Credit Rating: a classification of credit risk based on investigation of a potential customer’s financial resources
You’ve probably never thought of it—or maybe you have—but shall we refer to it today as “the big four questions?”
The answers to these questions determine your suitability, respectability and popularity in our society.
- Are you skinny?
- Are you wealthy?
- Are you hip with the trends?
And question four:
Do you have a good credit rating?
We are so intense on question four that we have a number assigned to it, and that particular number determines whether you are considered to be “up and coming” or “down and trodden.”
While everyone is terribly concerned about racial inequality in this country, nobody is in the least troubled about the potential of judging another by turning to everyone and whispering, “He’s a 493…”

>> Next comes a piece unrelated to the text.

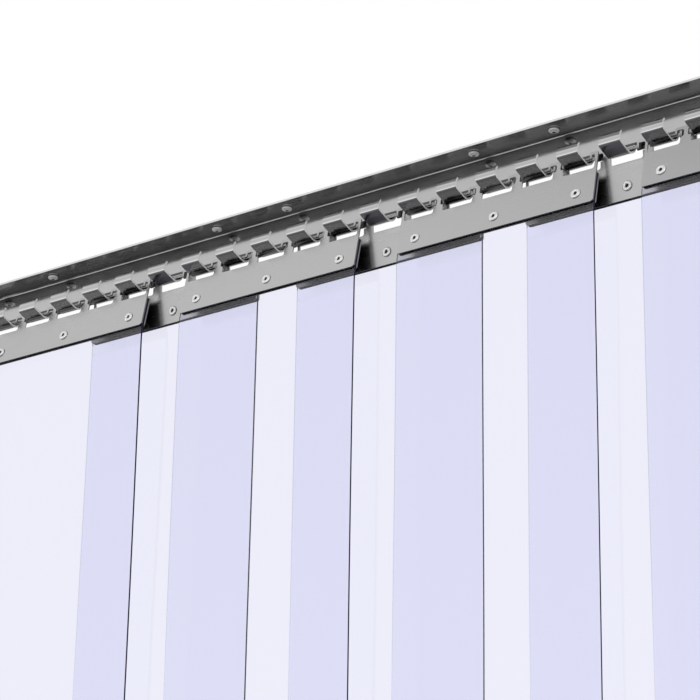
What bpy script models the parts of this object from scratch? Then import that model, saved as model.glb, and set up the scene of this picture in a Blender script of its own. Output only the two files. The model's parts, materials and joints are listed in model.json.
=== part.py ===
"""Strip curtain of soft PVC on a stainless hook rail, hung under a lintel.

Metres, +Z up, X along the rail, -Y towards the side that the photograph shows. The origin is
on the rail's top face, the one that is screwed up against the lintel, over its middle hook.
"""

import math

import bmesh
import bpy

# Hook rail, one bent and punched sheet
HOOK_COUNT = 25
RAIL_SHEET = 0.002
FLANGE_WIDTH = 0.028
HOOK_DROP = 0.042
HOOK_SLOPE = math.radians(20)
HOOK_WIDTH = 0.0206
HOOK_REACH = 0.026
LIP_HEIGHT = 0.0111
LIP_LEAN = 0.0043
FOLD_RADIUS = 0.0015
HEEL_RADIUS = 0.010
TOE_RADIUS = 0.0012
SLOT_WIDTH = 0.001
FINGER_RISE = 0.006

# Screws through the flange, in pairs
SCREW_LINE = 0.013
SCREW_PAIRS = 4
PAIR_STEP_HOOKS = 7
PAIR_SPAN_HOOKS = 2
SCREW_HEAD_RADIUS = 0.0047
SCREW_HEAD_HEIGHT = 0.0026
SCREW_SHANK_RADIUS = 0.0024
SCREW_STAND_OUT = 0.006
SCREW_TIP = 0.003
SOCKET_RADIUS = 0.0017
SOCKET_DEPTH = 0.0015

# Strips and how they share the hooks
STRIP_COUNT = 7
STRIP_WIDTH = 0.200
STRIP_SHEET = 0.002
STRIP_STEP_HOOKS = 3
CURTAIN_DROP = 2.000
FRONT_LEAN = math.radians(12)
BEND_RADIUS = 0.060
FRONT_BAR_BACKSET = 0.0144
REAR_BAR_BACKSET = 0.02275

# Clamp plates
PLATE_SHEET = 0.0015
WINDOWS = 5
WINDOW_POST = 0.004
END_POST = 0.0025
SIDE_SLACK = 0.0052
SIDE_REST_SHARE = 0.75
WINDOW_HEIGHT = 0.0032
WINDOW_SIDE_RISE = 0.0042
SADDLE_WALL = 0.002
WINDOW_RADIUS = 0.002
HEEL_SLOT_DROP = 0.0068
BAR_HEIGHT = 0.002
SHOULDER_RISE = 0.005
SADDLE_WIDTH = 0.020
SHOULDER_RADIUS = 0.0015
APRON_HEIGHT = 0.0407
PLATE_CORNER = 0.003
BACKING_HEIGHT = 0.032
STRIP_TUCK = 0.030

# Rivets
RIVET_RISE = 0.012
RIVET_STEP_HOOKS = 2
RIVET_HEAD_RADIUS = 0.0047
RIVET_HEAD_HEIGHT = 0.0013
RIVET_SHANK_RADIUS = 0.0024
RIVET_TAIL_RADIUS = 0.0040
RIVET_BORE_RADIUS = 0.0011
RIVET_BORE_DEPTH = 0.0040

# Fits and cutters
SEAT_GAP = 0.0003
HOLE_CLEARANCE = 0.0003
OVERRUN = 0.001
WELD = 0.000001

# Facets
ROUND_STEPS = 8
HEEL_STEPS = 7
BEND_STEPS = 3
CORNER_STEPS = 2

# Places that follow from the sizes above
END_MARGIN = HOOK_WIDTH / 2 + SIDE_SLACK + END_POST
HOOK_PITCH = (STRIP_WIDTH - 2 * END_MARGIN) / (WINDOWS - 1)
SIDE_REST = SIDE_REST_SHARE * SIDE_SLACK
LEG_BACK = FLANGE_WIDTH / 2
LEG_FACE = LEG_BACK - RAIL_SHEET
TOE = LEG_FACE - HOOK_REACH
HOOK_FLOOR = RAIL_SHEET - HOOK_DROP
HEEL_CENTRE = (LEG_FACE - HEEL_RADIUS, HOOK_FLOOR + HEEL_RADIUS)
BAR_HALF = BAR_HEIGHT / 2
WINDOW_BOTTOM = -BAR_HALF - WINDOW_HEIGHT
PLATE_BOTTOM = WINDOW_BOTTOM - APRON_HEIGHT
RIVET_LEVEL = PLATE_BOTTOM + RIVET_RISE
STRIP_PLANE = PLATE_SHEET / 2 + SEAT_GAP + STRIP_SHEET / 2
BACKING_PLANE = STRIP_PLANE + STRIP_SHEET / 2 + SEAT_GAP + PLATE_SHEET / 2


def collection(name):
    made = bpy.data.collections.new(name)
    bpy.context.scene.collection.children.link(made)
    return made


def principled(name, colour, roughness, metallic, alpha=1.0):
    made = bpy.data.materials.new(name)
    made.use_nodes = True
    shader = made.node_tree.nodes["Principled BSDF"]
    shader.inputs["Base Color"].default_value = (*colour, 1.0)
    shader.inputs["Roughness"].default_value = roughness
    shader.inputs["Metallic"].default_value = metallic
    shader.inputs["Alpha"].default_value = alpha
    return made


def place(name, data, material, parent=None, location=(0, 0, 0), upright=False):
    """A named object in the curtain's collection; upright turns its +Z to the front."""
    made = bpy.data.objects.new(name, data)
    curtain.objects.link(made)
    if not data.materials:
        data.materials.append(material)
    made.parent = parent
    made.location = location
    if upright:
        made.rotation_euler.x = math.pi / 2
    return made


def arc(centre, radius, start, end, steps):
    """Points of an arc in degrees, both ends included."""
    return [
        (
            centre[0] + radius * math.cos(math.radians(start + (end - start) * i / steps)),
            centre[1] + radius * math.sin(math.radians(start + (end - start) * i / steps)),
        )
        for i in range(steps + 1)
    ]


def folded_sheet(name, columns):
    """An open sheet folded along X. Each column is (x from, x to, path of (y, z) points)."""
    sheet = bmesh.new()
    for x_from, x_to, path in columns:
        for (y_a, z_a), (y_b, z_b) in zip(path, path[1:]):
            corners = [(x_from, y_a, z_a), (x_from, y_b, z_b), (x_to, y_b, z_b), (x_to, y_a, z_a)]
            sheet.faces.new([sheet.verts.new(corner) for corner in corners])
    bmesh.ops.remove_doubles(sheet, verts=sheet.verts, dist=WELD)
    mesh = bpy.data.meshes.new(name)
    sheet.to_mesh(mesh)
    sheet.free()
    return mesh


def thicken(obj, thickness, offset=-1):
    solid = obj.modifiers.new("thickness", "SOLIDIFY")
    solid.thickness = thickness
    solid.offset = offset
    solid.use_even_offset = True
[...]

At that point, we are all supposed to understand that this person is either extraordinarily unlucky, a criminal or has absolutely no sense of what to do with a dollar bill.

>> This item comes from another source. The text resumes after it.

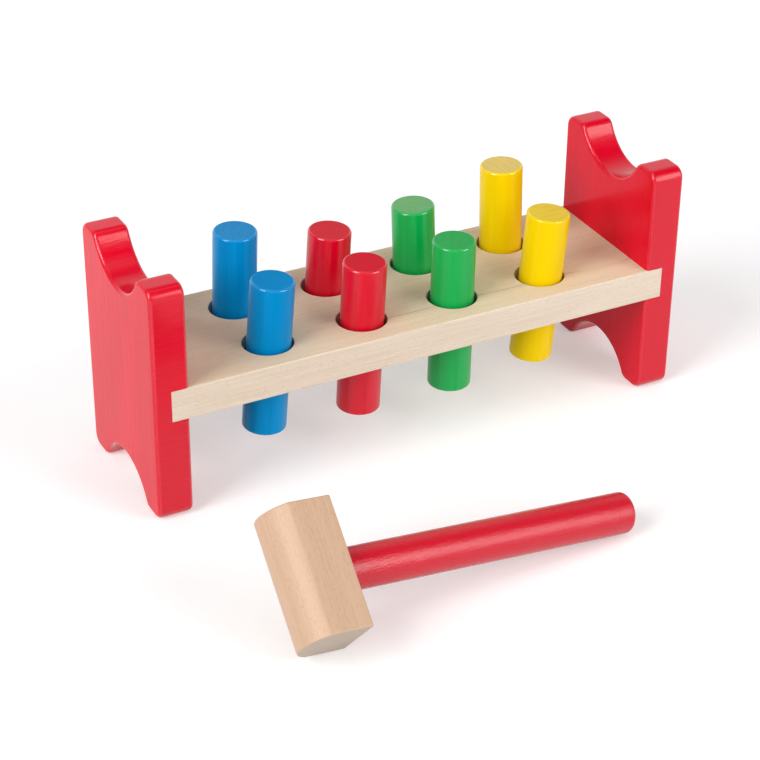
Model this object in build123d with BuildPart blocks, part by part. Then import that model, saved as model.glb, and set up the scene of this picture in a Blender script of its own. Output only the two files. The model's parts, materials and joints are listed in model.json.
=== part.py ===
from build123d import *
from math import acos, atan2, cos, degrees, hypot, radians, sin
import os

# Peg pounding bench with its mallet, in millimetres.
# X runs along the bench, Y away from the player and Z up from the table.
# The origin is on the table, under the middle of the bench and mallet together.

# Bench
bench_length = 290.0
bench_width = 83.2
bench_height = 125.0
bench_setback = 73.8  # from the origin back to the middle of the bench

# End panels, the same at the top and the bottom, so the bench can be turned over
panel_thickness = 18.0
panel_edge_round = 2.0
scoop_radius = 28.0
scoop_depth = 16.5
horn_outer_round = 6.0
horn_inner_round = 5.2
housing_depth = 9.1

# Board
board_thickness = 17.0
board_edge_round = 0.7

# Holes, in columns along the board and two rows across it
hole_diameter = 25.3
hole_column_pitch = 50.8
hole_row_pitch = 39.2
hole_edge_round = 0.5
hole_columns = 4

# Pegs
peg_diameter = 22.0
peg_length = 81.0
peg_edge_round = 1.2
peg_table_clearance = 1.0  # between a peg that is driven home and the table
lean_heading = -27.0  # degrees about Z, from +X, of the way that the tops lean

# Rubber ring in a groove round the inside of each hole, which grips the peg
ring_section = 3.4
ring_peg_clearance = 0.08
ring_groove_clearance = 0.1

# Mallet
head_length = 62.5
head_thickness = 31.6
head_depth = 30.0
head_flat = 21.0  # flat part of the two broad faces, from the handle's side
head_edge_round = 0.8
head_crease_round = 2.0
handle_diameter = 20.2
handle_reach = 159.4  # handle outside the head
handle_end_round = 2.6
socket_depth = 20.0
socket_glue_gap = 0.05

# Where the mallet lies: its head is rolled about the handle, and one lower edge of
# the head and the handle's far end touch the table
mallet_x = -106.5
mallet_y = -80.7
mallet_yaw = 3.0
mallet_roll = 39.0

# Lean in degrees and height of each peg, as photographed.
# The height is a share of the way from the middle of its travel to its upper end.
front_leans = {"blue": 3.9, "red": 2.2, "green": 0.5, "yellow": 4.2}
back_leans = {"blue": 1.8, "red": 3.0, "green": -2.0, "yellow": -1.3}
front_peg_shares = {"blue": 0.10, "red": -0.02, "green": -0.02, "yellow": 0.16}
back_peg_shares = {"blue": 0.49, "red": -0.05, "green": 0.07, "yellow": 0.60}
colours = ["blue", "red", "green", "yellow"]
rows = {
    "front": (-hole_row_pitch / 2, front_leans, front_peg_shares),
    "back": (hole_row_pitch / 2, back_leans, back_peg_shares),
}

# Worked out from the sizes above
board_height = bench_height / 2
board_length = bench_length - 2 * (panel_thickness - housing_depth)
board_plane = Plane((0, bench_setback, board_height))
peg_travel = (bench_height - peg_length) / 2 - peg_table_clearance
groove_radius = peg_diameter / 2 + ring_peg_clearance + ring_section + ring_groove_clearance
groove_height = ring_section + 2 * ring_groove_clearance

os.makedirs("parts", exist_ok=True)


def keep(piece, name):
    piece.label = name
    export_step(piece, f"parts/{name}.step")
    print(f"{name}: {piece.volume / CM**3:.2f} cm3")


def hole_spot(column, row_offset):
    # Middle of one hole, on the board's own plane
    x = (column - (hole_columns - 1) / 2) * hole_column_pitch
    return (x, row_offset)


def hole_plane(column, row_offset):
    return Plane(board_plane.from_local_coords((*hole_spot(column, row_offset), 0)))


def end_panel(name, side):
    # Sketched on the bench's end face and given its thickness inwards
    outer_face = Plane(
        origin=(side * bench_length / 2, bench_setback, board_height),
        x_dir=(0, -side, 0),
        z_dir=(-side, 0, 0),
    )
    scoop_centre = bench_height / 2 - scoop_depth + scoop_radius
    with BuildPart() as panel:
        with BuildSketch(outer_face) as outline:
            Rectangle(bench_width, bench_height)
            with Locations((0, scoop_centre), (0, -scoop_centre)):
                Circle(scoop_radius, mode=Mode.SUBTRACT)
            fillet(outline.vertices().group_by(Axis.X)[1:-1], horn_inner_round)
            fillet(outline.vertices().group_by(SortBy.DISTANCE)[-1], horn_outer_round)
        extrude(amount=panel_thickness)
        fillet(panel.faces().filter_by(Axis.X).edges(), panel_edge_round)
        with BuildSketch(outer_face.offset(panel_thickness)):
            Rectangle(bench_width, board_thickness)
        extrude(amount=-housing_depth, mode=Mode.SUBTRACT)
    keep(panel.part, name)


def bench_board():
    spots = [hole_spot(column, row[0]) for column in range(hole_columns) for row in rows.values()]
    with BuildPart(board_plane) as board:
        Box(board_length, bench_width, board_thickness)
        fillet(board.edges().filter_by(Axis.X), board_edge_round)
        with Locations(spots):
            Hole(hole_diameter / 2)
        rims = board.edges().filter_by(GeomType.CIRCLE)
        fillet(rims, hole_edge_round)
        with Locations(spots):
            Cylinder(groove_radius, groove_height, mode=Mode.SUBTRACT)
    keep(board.part, "bench_board")


def grip_ring(name, middle):
    # A round-section ring that lies in the groove and grips the peg
    ring_radius = peg_diameter / 2 + ring_peg_clearance + ring_section / 2
    with BuildPart() as ring:
        with BuildSketch(Plane(middle.origin, x_dir=(1, 0, 0), z_dir=(0, -1, 0))):
            with Locations((ring_radius, 0)):
                Circle(ring_section / 2)
        revolve(axis=Axis(middle.origin, (0, 0, 1)))
    keep(ring.part, name)


def peg(name, middle, lean, height_share):
    heading = Vector(1, 0, 0).rotate(Axis.Z, lean_heading)
    way = Vector(0, 0, 1) * cos(radians(lean)) + heading * sin(radians(lean))
    lift = height_share * peg_travel
    foot = Plane(middle.origin + way * (lift - peg_length / 2), z_dir=way)
    with BuildPart() as dowel:
        with BuildSketch(foot):
            Circle(peg_diameter / 2)
        extrude(amount=peg_length)
        fillet(dowel.edges().filter_by(GeomType.CIRCLE), peg_edge_round)
    keep(dowel.part, name)
    travel = (-peg_travel - lift, peg_travel - lift)
    print(f"  axis {tuple(round(v, 5) for v in way)} travel {travel[0]:.2f} to {travel[1]:.2f}")


def mallet_plane():
    # The slope puts the head's lower edge and the handle's rounded end on the table
    roll = radians(mallet_roll)
    edge_drop = (head_length / 2 - head_edge_round) * sin(roll)
    edge_drop += (head_thickness / 2 - head_edge_round) * cos(roll)
    rise = edge_drop - (handle_diameter / 2 - handle_end_round)
    run = handle_reach - handle_end_round + head_edge_round
    slope = acos((handle_end_round - head_edge_round) / hypot(rise, run)) - atan2(run, rise)
    height = edge_drop * cos(slope) + head_edge_round * (1 - sin(slope))
    turn = (mallet_roll, degrees(slope), mallet_yaw)
    print(f"mallet slope {degrees(slope):.2f} degrees, handle {height:.2f} mm up at the head")
    return Plane(Location((mallet_x, mallet_y, height), turn, Extrinsic.XYZ))


def mallet_head(seat):
    # Seen along its length: a flat on the handle's side, two flat faces and a rounded far side
    section = Plane(
        seat.origin - seat.y_dir * head_length / 2, x_dir=-seat.x_dir, z_dir=seat.y_dir
    )
    with BuildPart() as head:
        with BuildSketch(section) as profile:
            with BuildLine():
                Polyline(
                    (head_flat, head_thickness / 2),
                    (0, head_thickness / 2),
                    (0, -head_thickness / 2),
                    (head_flat, -head_thickness / 2),
                )
                ThreePointArc(
                    (head_flat, -head_thickness / 2), (head_depth, 0), (head_flat, head_thickness / 2)
                )
            make_face()
            fillet(profile.vertices().group_by(Axis.X)[-1], head_crease_round)
        extrude(amount=head_length)
        ends = head.faces().filter_by(Axis(seat.origin, seat.y_dir))
        long_edges = head.edges().filter_by(Axis(seat.origin, seat.y_dir))
        handle_side = long_edges.sort_by(Axis(seat.origin, seat.x_dir))[-2:]
        fillet(ends.edges() + handle_side, head_edge_round)
        with BuildSketch(Plane(seat.origin, x_dir=seat.y_dir, z_dir=seat.x_dir)):
            Circle(handle_diameter / 2 + socket_glue_gap)
        extrude(amount=-socket_depth, mode=Mode.SUBTRACT)
    keep(head.part, "mallet_head")


def mallet_handle(seat):
    inner_end = Plane(seat.origin - seat.x_dir * socket_depth, x_dir=seat.y_dir, z_dir=seat.x_dir)
    with BuildPart() as handle:
        with BuildSketch(inner_end):
            Circle(handle_diameter / 2)
        extrude(amount=socket_depth + handle_reach)
        far_rim = handle.edges().sort_by(Axis(inner_end.origin, inner_end.z_dir))[-1]
        fillet(far_rim, handle_end_round)
    keep(handle.part, "mallet_handle")


end_panel("left_end_panel", -1)
end_panel("right_end_panel", 1)
bench_board()
for row, (row_offset, leans, peg_shares) in rows.items():
    for column, colour in enumerate(colours):
        middle = hole_plane(column, row_offset)
        grip_ring(f"{colour}_ring_{row}", middle)
        peg(f"{colour}_peg_{row}", middle, leans[colour], peg_shares[colour])
mallet_seat = mallet_plane()
mallet_head(mallet_seat)
mallet_handle(mallet_seat)
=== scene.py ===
import json
from math import asin, atan2, cos, degrees, radians, sin, sqrt

import bmesh
import bpy
from mathutils import Euler, Matrix, Vector


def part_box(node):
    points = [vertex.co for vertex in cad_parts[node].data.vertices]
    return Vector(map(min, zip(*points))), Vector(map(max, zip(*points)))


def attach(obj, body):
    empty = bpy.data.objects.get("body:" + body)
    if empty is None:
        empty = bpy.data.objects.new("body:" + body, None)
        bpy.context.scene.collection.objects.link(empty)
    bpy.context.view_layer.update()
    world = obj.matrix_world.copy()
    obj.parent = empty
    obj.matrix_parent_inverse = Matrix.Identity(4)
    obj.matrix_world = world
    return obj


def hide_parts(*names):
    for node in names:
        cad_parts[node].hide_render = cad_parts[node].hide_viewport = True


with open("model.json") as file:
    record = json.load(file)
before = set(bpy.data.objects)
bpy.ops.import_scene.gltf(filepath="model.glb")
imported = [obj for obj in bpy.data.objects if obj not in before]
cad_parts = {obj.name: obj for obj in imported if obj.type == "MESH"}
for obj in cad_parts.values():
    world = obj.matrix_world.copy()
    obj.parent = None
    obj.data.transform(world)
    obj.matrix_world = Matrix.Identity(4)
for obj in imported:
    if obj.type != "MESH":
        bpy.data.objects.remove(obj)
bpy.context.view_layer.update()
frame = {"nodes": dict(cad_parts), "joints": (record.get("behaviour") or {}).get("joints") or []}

# Lengths are in metres and angles in degrees. A span is the two values of a pattern, or of a
# face's lean, between which something grows from none to full.
tiny = 0.00001  # closer than this counts as the same place
roundBelow = 32  # an edge that turns less than this is shaded as part of a round
alongX, alongY, alongZ = (1, 0, 0), (0, 1, 0), (0, 0, 1)
white = (1, 1, 1, 1)
pegColours = ["blue", "red", "green", "yellow"]
rowNames = ["front", "back"]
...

Could there be a greater condemnation? After all, you can have black skin and put on a beautiful suit of clothes, walk into a room speaking great King’s English and even the white supremacists have to comment, “He’s one of the good ones.”

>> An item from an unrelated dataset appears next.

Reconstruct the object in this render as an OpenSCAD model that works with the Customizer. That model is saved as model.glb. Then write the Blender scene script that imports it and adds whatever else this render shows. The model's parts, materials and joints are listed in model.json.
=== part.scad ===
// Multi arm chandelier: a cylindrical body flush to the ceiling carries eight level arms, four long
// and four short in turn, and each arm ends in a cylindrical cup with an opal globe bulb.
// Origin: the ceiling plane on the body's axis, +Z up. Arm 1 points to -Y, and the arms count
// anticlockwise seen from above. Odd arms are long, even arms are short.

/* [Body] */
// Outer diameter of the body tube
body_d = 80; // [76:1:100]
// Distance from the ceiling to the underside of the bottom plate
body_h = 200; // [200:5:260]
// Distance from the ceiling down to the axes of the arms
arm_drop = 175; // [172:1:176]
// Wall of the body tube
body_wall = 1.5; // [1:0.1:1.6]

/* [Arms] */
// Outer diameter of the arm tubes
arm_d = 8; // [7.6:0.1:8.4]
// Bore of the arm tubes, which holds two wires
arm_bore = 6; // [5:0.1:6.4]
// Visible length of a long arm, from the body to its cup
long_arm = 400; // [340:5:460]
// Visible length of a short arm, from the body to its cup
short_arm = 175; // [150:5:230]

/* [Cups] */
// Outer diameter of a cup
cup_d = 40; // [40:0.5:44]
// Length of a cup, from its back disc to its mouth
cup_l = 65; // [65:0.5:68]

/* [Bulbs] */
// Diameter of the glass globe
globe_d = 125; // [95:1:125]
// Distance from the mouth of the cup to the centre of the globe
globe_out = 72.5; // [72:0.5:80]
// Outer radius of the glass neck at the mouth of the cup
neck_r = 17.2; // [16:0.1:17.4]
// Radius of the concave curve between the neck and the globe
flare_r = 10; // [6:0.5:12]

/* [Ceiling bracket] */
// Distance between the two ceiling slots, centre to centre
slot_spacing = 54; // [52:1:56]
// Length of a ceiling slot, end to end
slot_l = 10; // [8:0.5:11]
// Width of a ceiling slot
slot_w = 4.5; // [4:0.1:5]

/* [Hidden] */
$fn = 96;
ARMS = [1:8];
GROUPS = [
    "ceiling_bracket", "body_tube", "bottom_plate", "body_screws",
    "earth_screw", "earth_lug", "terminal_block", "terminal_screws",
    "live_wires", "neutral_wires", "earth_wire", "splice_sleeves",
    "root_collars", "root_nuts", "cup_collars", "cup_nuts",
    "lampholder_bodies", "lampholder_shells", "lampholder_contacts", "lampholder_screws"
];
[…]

But if you walk in a room with a low credit score, it doesn’t matter what color your skin is, the condition of your clothes, your sparkling attitude or your smile.
You are a credit risk.
Therefore you are a social leper and a cultural bewilderment—similar to having financial AIDS.
That fact that this is the acceptable way we conduct business in this capitalistic climate does not seem to bother anyone.
There are many reasons you can have good credit.
There are even more reasons you can end up with bad credit.
I do not think we should do away with the system—but I think we should make sure that the system doesn’t do away with us.